>>>>

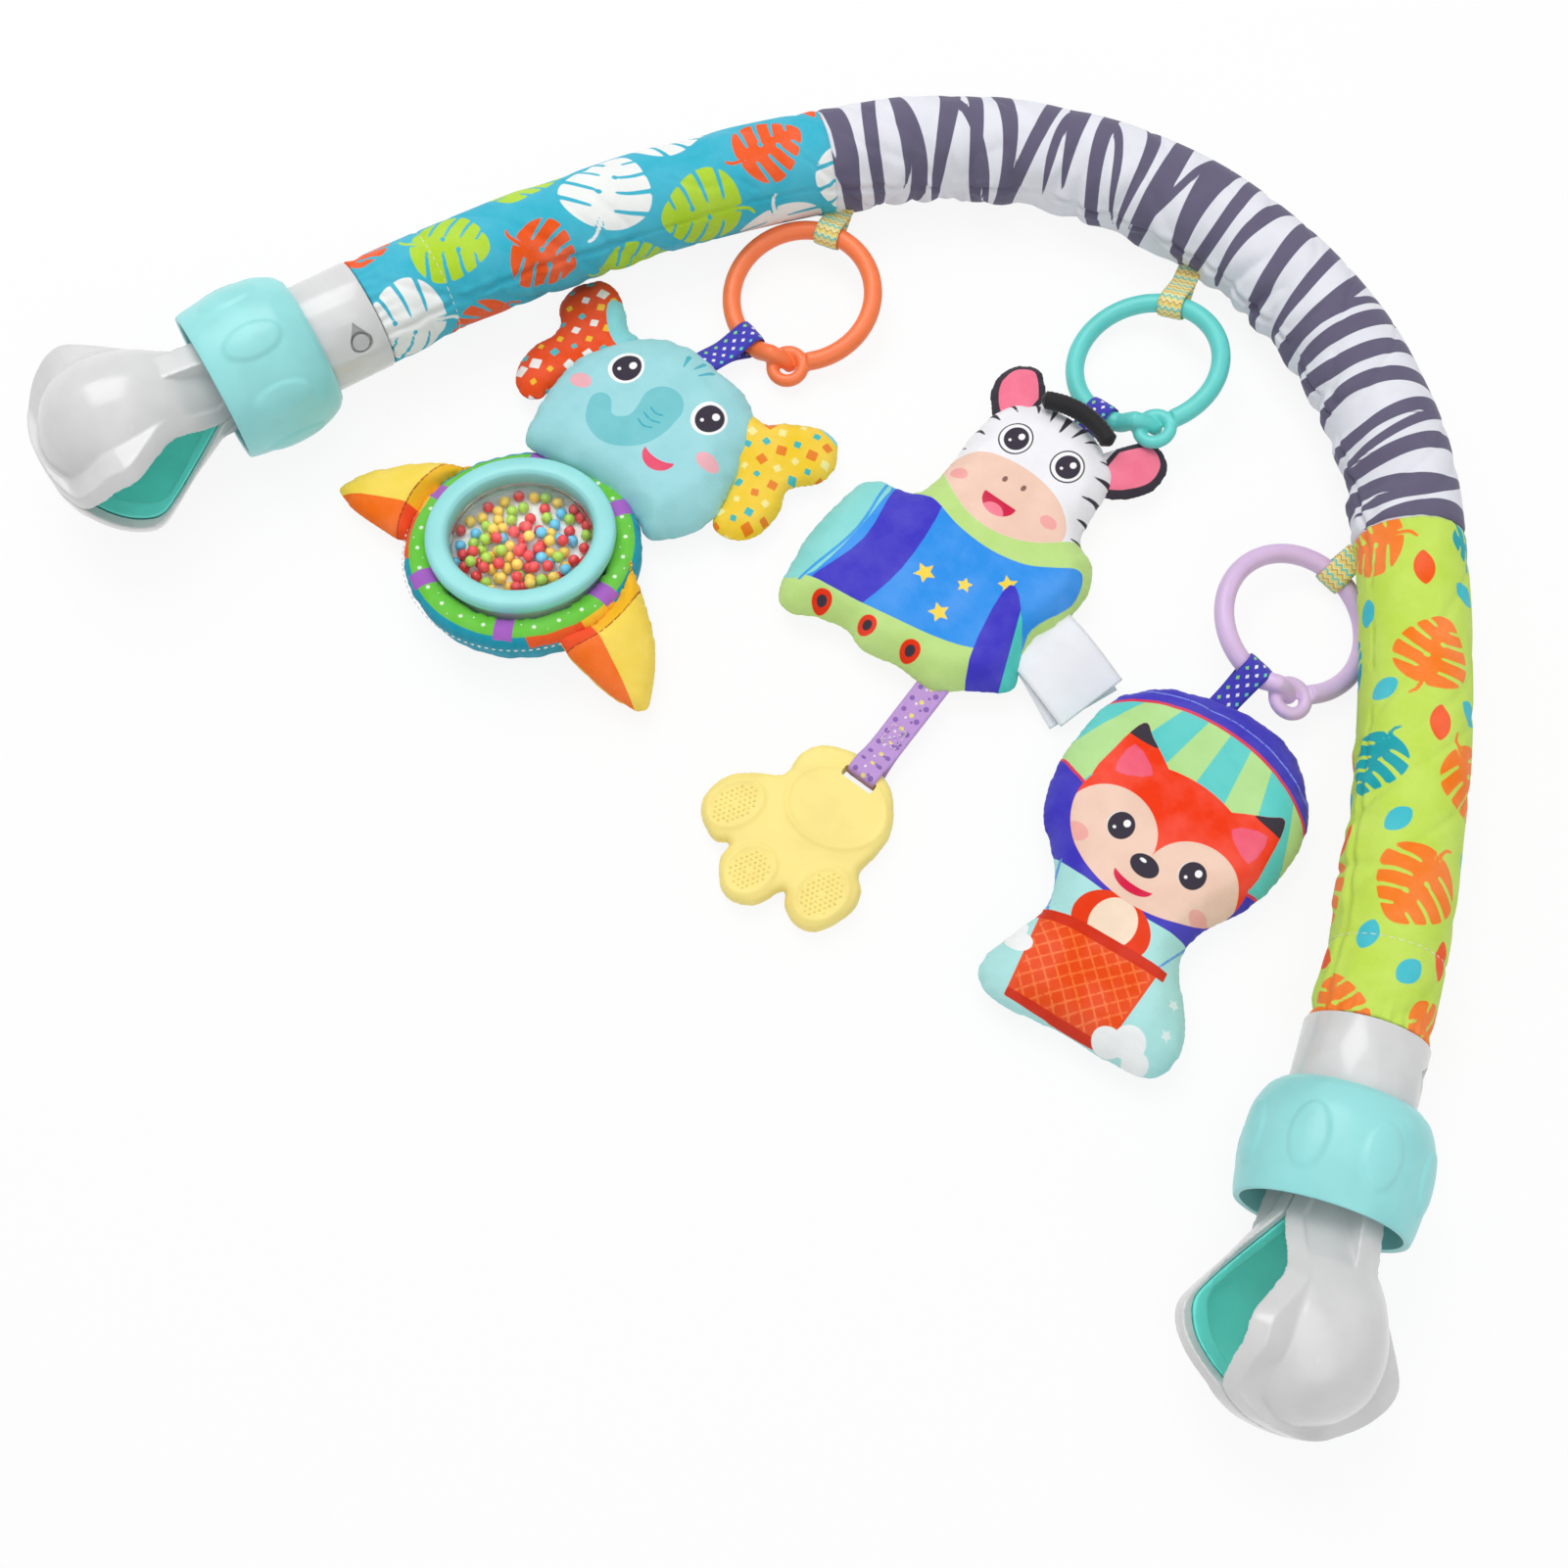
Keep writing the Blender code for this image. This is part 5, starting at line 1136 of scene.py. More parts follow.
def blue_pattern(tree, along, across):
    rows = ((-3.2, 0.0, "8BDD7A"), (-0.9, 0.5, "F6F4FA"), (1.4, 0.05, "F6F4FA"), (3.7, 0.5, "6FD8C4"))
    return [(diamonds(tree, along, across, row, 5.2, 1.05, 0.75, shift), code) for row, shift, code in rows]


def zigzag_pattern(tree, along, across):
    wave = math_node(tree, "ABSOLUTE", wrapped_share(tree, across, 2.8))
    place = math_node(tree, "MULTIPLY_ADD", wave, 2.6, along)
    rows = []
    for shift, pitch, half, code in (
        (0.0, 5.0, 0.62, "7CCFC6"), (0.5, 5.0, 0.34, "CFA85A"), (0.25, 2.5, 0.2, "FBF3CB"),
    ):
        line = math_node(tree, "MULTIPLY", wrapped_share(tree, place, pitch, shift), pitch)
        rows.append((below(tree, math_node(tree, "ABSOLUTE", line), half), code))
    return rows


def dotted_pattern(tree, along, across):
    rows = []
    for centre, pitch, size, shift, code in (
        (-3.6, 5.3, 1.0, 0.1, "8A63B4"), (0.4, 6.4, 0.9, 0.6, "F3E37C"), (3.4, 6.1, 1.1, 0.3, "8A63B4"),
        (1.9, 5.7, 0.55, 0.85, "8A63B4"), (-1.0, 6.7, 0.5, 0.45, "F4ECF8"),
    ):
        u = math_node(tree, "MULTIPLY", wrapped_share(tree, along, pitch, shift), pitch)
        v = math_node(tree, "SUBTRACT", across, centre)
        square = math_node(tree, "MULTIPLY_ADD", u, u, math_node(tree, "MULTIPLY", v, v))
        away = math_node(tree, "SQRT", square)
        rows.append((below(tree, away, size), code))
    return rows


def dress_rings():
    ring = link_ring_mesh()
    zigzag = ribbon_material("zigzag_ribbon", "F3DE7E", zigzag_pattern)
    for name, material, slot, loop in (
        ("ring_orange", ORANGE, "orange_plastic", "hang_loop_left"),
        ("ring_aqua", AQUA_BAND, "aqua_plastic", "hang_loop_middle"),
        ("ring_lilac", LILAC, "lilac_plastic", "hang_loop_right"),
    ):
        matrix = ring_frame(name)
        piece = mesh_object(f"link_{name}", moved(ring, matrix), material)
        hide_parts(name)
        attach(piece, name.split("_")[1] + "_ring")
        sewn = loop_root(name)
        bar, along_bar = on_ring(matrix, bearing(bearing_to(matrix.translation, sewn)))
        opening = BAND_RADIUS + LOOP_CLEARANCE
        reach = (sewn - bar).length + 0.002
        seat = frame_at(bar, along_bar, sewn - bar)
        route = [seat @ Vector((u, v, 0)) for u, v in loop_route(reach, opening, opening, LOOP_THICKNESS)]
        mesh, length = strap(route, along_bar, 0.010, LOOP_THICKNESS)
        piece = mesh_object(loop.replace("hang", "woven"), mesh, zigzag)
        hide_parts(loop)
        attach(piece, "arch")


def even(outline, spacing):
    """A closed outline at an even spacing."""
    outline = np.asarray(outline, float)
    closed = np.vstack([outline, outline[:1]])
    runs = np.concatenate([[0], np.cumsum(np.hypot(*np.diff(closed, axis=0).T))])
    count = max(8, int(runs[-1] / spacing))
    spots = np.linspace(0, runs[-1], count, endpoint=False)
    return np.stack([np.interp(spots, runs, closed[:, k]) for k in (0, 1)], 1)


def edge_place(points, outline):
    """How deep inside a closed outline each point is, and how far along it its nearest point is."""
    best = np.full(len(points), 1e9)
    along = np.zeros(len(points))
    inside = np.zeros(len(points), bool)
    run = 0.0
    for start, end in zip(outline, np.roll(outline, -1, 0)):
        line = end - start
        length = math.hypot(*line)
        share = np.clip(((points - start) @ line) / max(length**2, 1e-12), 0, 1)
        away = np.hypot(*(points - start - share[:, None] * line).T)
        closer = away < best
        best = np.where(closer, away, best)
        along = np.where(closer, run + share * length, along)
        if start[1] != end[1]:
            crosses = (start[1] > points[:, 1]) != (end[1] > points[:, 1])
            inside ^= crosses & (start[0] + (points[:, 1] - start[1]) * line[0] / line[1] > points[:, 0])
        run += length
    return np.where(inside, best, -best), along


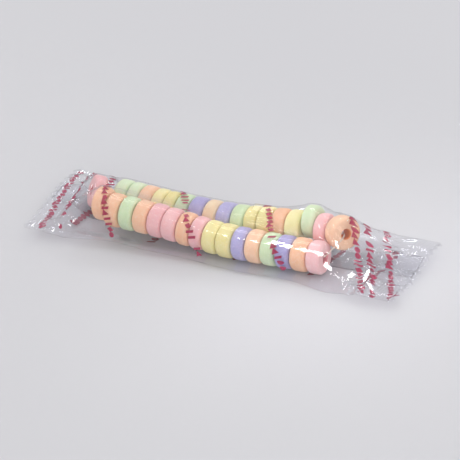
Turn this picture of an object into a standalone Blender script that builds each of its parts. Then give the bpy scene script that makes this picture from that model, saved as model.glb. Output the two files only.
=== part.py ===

<<<<

* Set task *
Extract the listing in its entirety and repeat it exactly.

* Answer to the exercise *
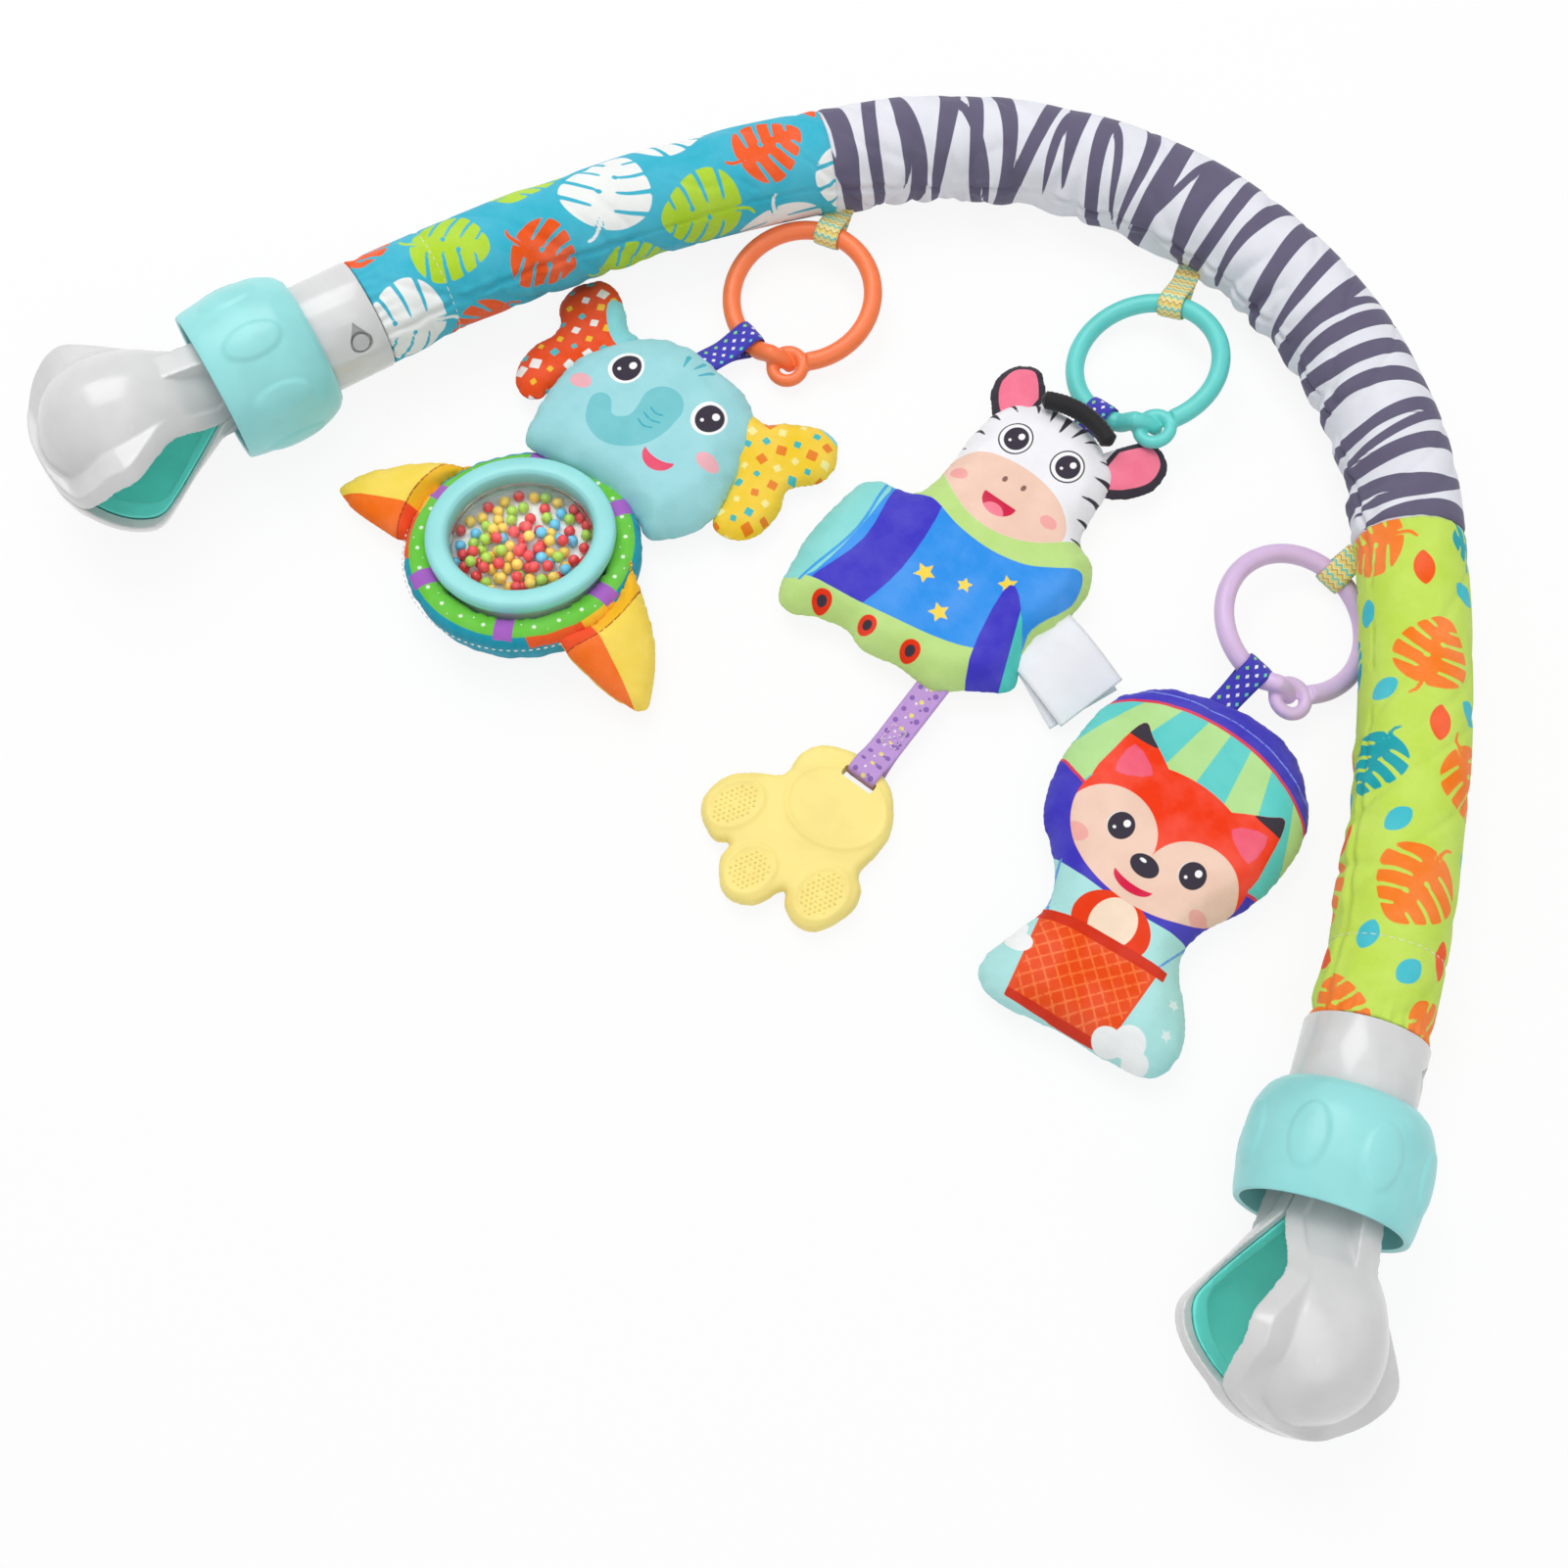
Keep writing the Blender code for this image. This is part 5, starting at line 1136 of scene.py. More parts follow.
def blue_pattern(tree, along, across):
    rows = ((-3.2, 0.0, "8BDD7A"), (-0.9, 0.5, "F6F4FA"), (1.4, 0.05, "F6F4FA"), (3.7, 0.5, "6FD8C4"))
    return [(diamonds(tree, along, across, row, 5.2, 1.05, 0.75, shift), code) for row, shift, code in rows]


def zigzag_pattern(tree, along, across):
    wave = math_node(tree, "ABSOLUTE", wrapped_share(tree, across, 2.8))
    place = math_node(tree, "MULTIPLY_ADD", wave, 2.6, along)
    rows = []
    for shift, pitch, half, code in (
        (0.0, 5.0, 0.62, "7CCFC6"), (0.5, 5.0, 0.34, "CFA85A"), (0.25, 2.5, 0.2, "FBF3CB"),
    ):
        line = math_node(tree, "MULTIPLY", wrapped_share(tree, place, pitch, shift), pitch)
        rows.append((below(tree, math_node(tree, "ABSOLUTE", line), half), code))
    return rows


def dotted_pattern(tree, along, across):
    rows = []
    for centre, pitch, size, shift, code in (
        (-3.6, 5.3, 1.0, 0.1, "8A63B4"), (0.4, 6.4, 0.9, 0.6, "F3E37C"), (3.4, 6.1, 1.1, 0.3, "8A63B4"),
        (1.9, 5.7, 0.55, 0.85, "8A63B4"), (-1.0, 6.7, 0.5, 0.45, "F4ECF8"),
    ):
        u = math_node(tree, "MULTIPLY", wrapped_share(tree, along, pitch, shift), pitch)
        v = math_node(tree, "SUBTRACT", across, centre)
        square = math_node(tree, "MULTIPLY_ADD", u, u, math_node(tree, "MULTIPLY", v, v))
        away = math_node(tree, "SQRT", square)
        rows.append((below(tree, away, size), code))
    return rows


def dress_rings():
    ring = link_ring_mesh()
    zigzag = ribbon_material("zigzag_ribbon", "F3DE7E", zigzag_pattern)
    for name, material, slot, loop in (
        ("ring_orange", ORANGE, "orange_plastic", "hang_loop_left"),
        ("ring_aqua", AQUA_BAND, "aqua_plastic", "hang_loop_middle"),
        ("ring_lilac", LILAC, "lilac_plastic", "hang_loop_right"),
    ):
        matrix = ring_frame(name)
        piece = mesh_object(f"link_{name}", moved(ring, matrix), material)
        hide_parts(name)
        attach(piece, name.split("_")[1] + "_ring")
        sewn = loop_root(name)
        bar, along_bar = on_ring(matrix, bearing(bearing_to(matrix.translation, sewn)))
        opening = BAND_RADIUS + LOOP_CLEARANCE
        reach = (sewn - bar).length + 0.002
        seat = frame_at(bar, along_bar, sewn - bar)
        route = [seat @ Vector((u, v, 0)) for u, v in loop_route(reach, opening, opening, LOOP_THICKNESS)]
        mesh, length = strap(route, along_bar, 0.010, LOOP_THICKNESS)
        piece = mesh_object(loop.replace("hang", "woven"), mesh, zigzag)
        hide_parts(loop)
        attach(piece, "arch")


def even(outline, spacing):
    """A closed outline at an even spacing."""
    outline = np.asarray(outline, float)
    closed = np.vstack([outline, outline[:1]])
    runs = np.concatenate([[0], np.cumsum(np.hypot(*np.diff(closed, axis=0).T))])
    count = max(8, int(runs[-1] / spacing))
    spots = np.linspace(0, runs[-1], count, endpoint=False)
    return np.stack([np.interp(spots, runs, closed[:, k]) for k in (0, 1)], 1)


def edge_place(points, outline):
    """How deep inside a closed outline each point is, and how far along it its nearest point is."""
    best = np.full(len(points), 1e9)
    along = np.zeros(len(points))
    inside = np.zeros(len(points), bool)
    run = 0.0
    for start, end in zip(outline, np.roll(outline, -1, 0)):
        line = end - start
        length = math.hypot(*line)
        share = np.clip(((points - start) @ line) / max(length**2, 1e-12), 0, 1)
        away = np.hypot(*(points - start - share[:, None] * line).T)
        closer = away < best
        best = np.where(closer, away, best)
        along = np.where(closer, run + share * length, along)
        if start[1] != end[1]:
            crosses = (start[1] > points[:, 1]) != (end[1] > points[:, 1])
            inside ^= crosses & (start[0] + (points[:, 1] - start[1]) * line[0] / line[1] > points[:, 0])
        run += length
    return np.where(inside, best, -best), along


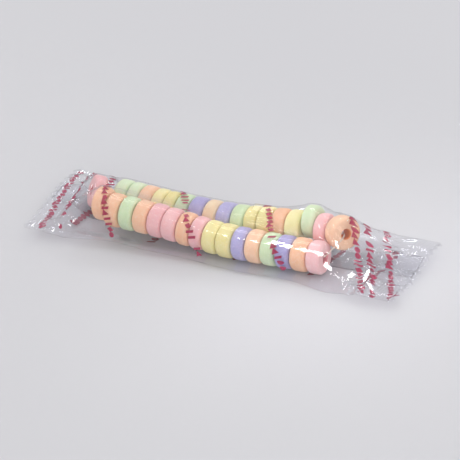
Turn this picture of an object into a standalone Blender script that builds each of its parts. Then give the bpy scene script that makes this picture from that model, saved as model.glb. Output the two files only.
=== part.py ===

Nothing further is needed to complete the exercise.